Technical Abstract: We examined the effect of elevated atmospheric CO2 and air temperature from urbanization on the initiation and progression of secondary succession following the abandonment of agricultural practices. A gradient of atmospheric CO2 and air temperature along a rural-urban transect was used to investigate changes in agricultural plant communities over five years. Replicate plots of fallow agricultural soil were established in the following three locations: Baltimore city center (Urban), a nature center on the outskirts of Baltimore (Suburban), and an organic farm 50 km from Baltimore (Rural). Over the five years the urban site on average was 2.1 degrees warmer and had an atmospheric CO2 concentration elevated by 16% compared to the rural site. Other environmental variables measured across the transect, including ozone, did not differ consistently. The first year of plant growth from a fallow soil was dominated by annual species with greatest aboveground biomass at the urban site, lowest biomass at the rural site, and intermediate biomass at the suburban site. The large quantity of litter produced from annual biomass at the urban site suppressed annual seed emergence, facilitating the establishment of perennial plants. After five years the plant communities at each site were significantly different from each other, with the urban site biomass dominated by woody perennials (the majority of this biomass from two invasive species) and the suburban and rural sites still dominated by annual species, although dominance was decreasing over time.

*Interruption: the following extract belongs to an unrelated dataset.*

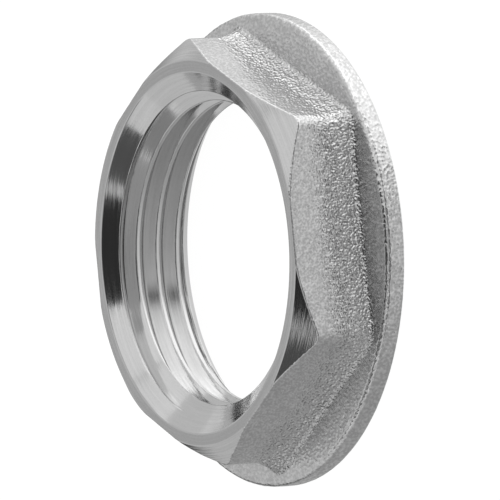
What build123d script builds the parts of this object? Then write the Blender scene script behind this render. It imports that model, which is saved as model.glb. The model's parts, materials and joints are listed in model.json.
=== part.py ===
import math
import os

from build123d import *

# Flanged hexagon locknut for a one-inch parallel pipe thread, lying on its flange.
# The origin is the centre of the flange's seat, +Z runs up the bore to the turned front ring,
# and the hexagon has two corners on X, so two of its flats face +Y and -Y.

# Sizes are in millimetres. The thread sets the nut's width: the wall runs from the thread's
# root to a flat, and the flange stands out past the sharp corners of the hexagon.
total_height = 9.9
wall_at_flats = 2.375
hex_corner_radius = 1.6
flange_overhang = 1.76
flange_thickness = 2.3
flange_front_round = 0.4
flange_back_chamfer = 0.25

# The foot of the hexagon flares outward and meets the flange in a small fillet
foot_height = 2.2
foot_taper = 9.0
foot_fillet = 0.5

# Turned front: the chamfer starts just outside the flats, which cut into the flat ring, and
# the countersink opens wider than the thread's root
chamfer_start_overhang = 0.25
chamfer_angle = 37.0
countersink_overhang = 1.425
countersink_angle = 96.0

# Lead-in chamfer at the seat, also wider than the thread's root
back_mouth_overhang = 0.975
back_mouth_angle = 90.0

# Right-handed one-inch parallel pipe thread, with the same small flat at its crest and root;
# its groove starts just below the seat, at one place on the circle, and ends in the countersink
thread_minor_diameter = 30.29
thread_pitch = 2.309
thread_flat = 0.384
thread_flank_angle = 27.5
thread_start_turn = 178.4
thread_start_depth = 0.2
thread_end_depth = 1.0

# How far the cutting shapes run past the faces they cut
overrun = 1.0
groove_overrun = 0.05

# Derived sizes
minor_radius = thread_minor_diameter / 2
inner_cut_radius = minor_radius - overrun
flank_slope = math.tan(math.radians(thread_flank_angle))
thread_depth = (thread_pitch / 2 - thread_flat) / flank_slope
major_radius = minor_radius + thread_depth
groove_inner_radius = minor_radius - groove_overrun
groove_half_width = thread_flat / 2 + (thread_depth + groove_overrun) * flank_slope
flat_radius = major_radius + wall_at_flats
corner_reach = flat_radius / math.cos(math.radians(30))
flange_radius = corner_reach + flange_overhang
foot_top = flange_thickness + foot_height
chamfer_start_radius = flat_radius + chamfer_start_overhang
chamfer_slope = math.tan(math.radians(chamfer_angle))
ring_inner_radius = major_radius + countersink_overhang
back_mouth_radius = major_radius + back_mouth_overhang


def cone_depth(outer_radius, inner_radius, included_angle):
    """Height of a countersink cone between two radii."""
    return (outer_radius - inner_radius) / math.tan(math.radians(included_angle / 2))


def rounded_hexagon(z):
    """Sketch of the hexagon with its corners rounded, at one height."""
    with BuildSketch(Plane.XY.offset(z)) as outline:
        RegularPolygon(flat_radius, 6, major_radius=False, rotation=0)
        fillet(outline.vertices(), radius=hex_corner_radius)
    return outline.sketch


with BuildPart() as hexagon:
    # Straight flats above the foot
    add(rounded_hexagon(foot_top))
    extrude(amount=total_height - foot_top)
    # Foot that flares down into the flange
    add(rounded_hexagon(foot_top))
    extrude(amount=-(foot_height + overrun), taper=-foot_taper)
    # Turned chamfer on the corners
    with BuildSketch(Plane.XZ):
        with BuildLine():
            Polyline(
                (0, 0),
                (corner_reach + overrun, 0),
                (corner_reach + overrun,
                 total_height - (corner_reach + overrun - chamfer_start_radius) * chamfer_slope),
                (chamfer_start_radius, total_height),
                (0, total_height),
                close=True,
            )
        make_face()
    revolve(axis=Axis.Z, mode=Mode.INTERSECT)

with BuildPart() as thread_groove:
    # Straight flanks and a flat root, swept up a helix
    with BuildLine() as climb:
        Helix(
            pitch=thread_pitch,
            height=total_height + thread_start_depth - thread_end_depth,
            radius=minor_radius,
            center=(0, 0, -thread_start_depth),
        )
    with BuildSketch(Plane.XZ.move(Location((0, 0, -thread_start_depth)))):
        with BuildLine():
            Polyline(
                (inner_cut_radius, -groove_half_width),
                (groove_inner_radius, -groove_half_width),
                (major_radius, -thread_flat / 2),
                (major_radius, thread_flat / 2),
                (groove_inner_radius, groove_half_width),
                (inner_cut_radius, groove_half_width),
                close=True,
            )
        make_face()
    sweep(path=climb.line, is_frenet=True)

with BuildPart() as locknut:
    # Flange, with a rounded rim in front and a small chamfer at the seat
    with BuildSketch(Plane.XZ) as flange_profile:
        with BuildLine():
            Polyline(
                (0, 0),
                (flange_radius, 0),
                (flange_radius, flange_thickness),
                (0, flange_thickness),
                close=True,
            )
        make_face()
        back_corner, front_corner = flange_profile.vertices().sort_by(Axis.X)[-2:].sort_by(Axis.Y)
        fillet(front_corner, radius=flange_front_round)
        chamfer(back_corner, length=flange_back_chamfer)
    revolve(axis=Axis.Z)
    add(hexagon.part)
    # Fillet where the flats, and the corners between them, meet the flange
    foot_edges = locknut.edges().filter_by(
        lambda edge: abs(edge.bounding_box().min.Z - flange_thickness) < 0.01
        and abs(edge.bounding_box().max.Z - flange_thickness) < 0.01
        and edge.length < 2 * flat_radius
    )
    fillet(foot_edges, radius=foot_fillet)
    # Bore and its thread
    with Locations((0, 0, total_height / 2)):
        Cylinder(minor_radius, total_height + 2 * overrun, mode=Mode.SUBTRACT)
    add(thread_groove.part, rotation=(0, 0, thread_start_turn), mode=Mode.SUBTRACT)
    # Countersink at the front ring and lead-in chamfer at the seat
    with BuildSketch(Plane.XZ):
        with BuildLine():
            Polyline(
                (inner_cut_radius, total_height),
                (ring_inner_radius, total_height),
                (inner_cut_radius,
                 total_height - cone_depth(ring_inner_radius, inner_cut_radius, countersink_angle)),
                close=True,
            )
        make_face()
        with BuildLine():
            Polyline(
                (inner_cut_radius, 0),
                (back_mouth_radius, 0),
                (inner_cut_radius, cone_depth(back_mouth_radius, inner_cut_radius, back_mouth_angle)),
                close=True,
            )
        make_face()
    revolve(axis=Axis.Z, mode=Mode.SUBTRACT)

locknut.part.label = "locknut"
os.makedirs("parts", exist_ok=True)
export_step(locknut.part, "parts/locknut.step")
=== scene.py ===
import json
import math

import bpy
import numpy as np
from mathutils import Matrix, Vector


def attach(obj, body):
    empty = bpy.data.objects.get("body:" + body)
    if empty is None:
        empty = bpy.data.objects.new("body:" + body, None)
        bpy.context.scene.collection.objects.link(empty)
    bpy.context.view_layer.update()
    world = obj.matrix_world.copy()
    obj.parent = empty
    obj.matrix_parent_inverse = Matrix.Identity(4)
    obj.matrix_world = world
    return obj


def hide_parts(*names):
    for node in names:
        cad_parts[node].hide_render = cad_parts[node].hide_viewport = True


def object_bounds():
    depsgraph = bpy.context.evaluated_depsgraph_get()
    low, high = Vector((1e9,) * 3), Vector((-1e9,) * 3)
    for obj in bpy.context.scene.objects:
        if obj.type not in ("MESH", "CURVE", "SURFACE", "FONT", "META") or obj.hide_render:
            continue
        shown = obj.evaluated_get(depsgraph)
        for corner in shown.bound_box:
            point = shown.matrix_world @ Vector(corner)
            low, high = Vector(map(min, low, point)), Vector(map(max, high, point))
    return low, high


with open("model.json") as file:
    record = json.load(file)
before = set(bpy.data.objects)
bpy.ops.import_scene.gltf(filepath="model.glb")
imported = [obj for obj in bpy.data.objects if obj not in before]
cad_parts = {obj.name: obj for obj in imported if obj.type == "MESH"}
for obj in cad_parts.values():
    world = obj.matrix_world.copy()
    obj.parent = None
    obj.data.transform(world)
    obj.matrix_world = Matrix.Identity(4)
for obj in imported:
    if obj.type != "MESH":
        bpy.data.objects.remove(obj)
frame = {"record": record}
cad_low, cad_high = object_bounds()
mounts = {mount["name"]: mount for mount in frame["record"]["mounts"]}

# The nut lies on the seat of its flange. The axis of the bore is Z, and two corners of the
# hexagon are on X. Sizes are in millimetres until the mesh is written, and the outer sizes
# and the radius of the thread's crests come from the frame.
MM = 0.001
HEIGHT = round(cad_high[2] / MM, 3)
FLANGE = round(cad_high[0] / MM, 3)
FLAT = round(mounts["spanner_flat_far"]["pos_m"][1] / MM, 3)
CREST = mounts["thread"]["dims"]["r_mm"]

# One-inch parallel pipe thread; one crest's middle is at the crest height at the crest turn
PITCH = 2.309
THREAD_FLAT = 0.384
FLANK = math.radians(27.5)
THREAD_DEPTH = round((PITCH / 2 - THREAD_FLAT) / math.tan(FLANK), 3)
ROOT = CREST + THREAD_DEPTH
THREAD_EASE = 0.035
CREST_HEIGHT = 4.97
CREST_TURN = math.radians(84.5)

# Turned front, countersink and lead-in chamfer: the chamfer starts just outside the flats, and
# both mouths of the bore are wider than the thread's root
CHAMFER_OVERHANG = 0.25
COUNTERSINK_OVERHANG = 1.425
BACK_MOUTH_OVERHANG = 0.975
CHAMFER_START = FLAT + CHAMFER_OVERHANG
CHAMFER_SLOPE = math.tan(math.radians(37.0))
RING_INNER = ROOT + COUNTERSINK_OVERHANG
COUNTERSINK_TURN = math.radians(51.0)
COUNTERSINK_SLOPE = math.tan(COUNTERSINK_TURN)
BACK_MOUTH = ROOT + BACK_MOUTH_OVERHANG

# Worn edges between the turned faces and the cast flats: their width and rows
EDGE = 0.11
EDGE_ROWS = 4

# Flange: its face rises from the rim to the foot
RIM_HEIGHT = 2.1
FACE_RISE = 0.3
FRONT_ROUND = 0.55
BACK_ROUND = 0.25

# Foot of the hexagon: it flares outward down to a fillet, which starts leaning a little
CORNER_ROUND = 1.6
FOOT_TOP = 4.75
FOOT_FLARE = 0.42
FOOT_FILLET = 0.5
FILLET_START = math.radians(8)

# Corners where the casting falls short: turn, depth and width as a turn
WORN_CORNERS = ((math.pi, 0.42, 0.13), (0.0, 0.20, 0.11))

# Sand-cast relief: height, cell size and seed of each size of grain, and of the long waves
CAST_GRAINS = ((0.020, 0.32, 3), (0.022, 0.50, 5), (0.014, 1.0, 7))
CAST_WAVES = (0.03, 3.0, 9)

# The grains are drawn out along the line of sight of the photograph, as one fixed direction
# on the nut, so that they look round from there
DRAW_SLANT = (-0.082, -0.849, 0.522)
DRAW_SHARE = 0.5

# Columns round the nut; the bore uses every third one
COLUMNS = 1500
BORE_STEP = 3


# Number work shared by the pieces

def bell(value, centre, width, power=2):
    """Bell curve: exp(-|(value - centre) / width|^power)."""
    return np.exp(-np.abs((value - centre) / width) ** power)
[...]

The increase in the ratio of perennial to annual species and rapid accumulation of biomass at the urban site suggest a faster rate of secondary succession was associated with elevated atmospheric CO2 concentration and air temperature. Global changes in atmospheric CO2 concentration and air temperature may accelerate secondary succession upon abandonment of agricultural land. This could increase the productivity and stability of communities across the landscape.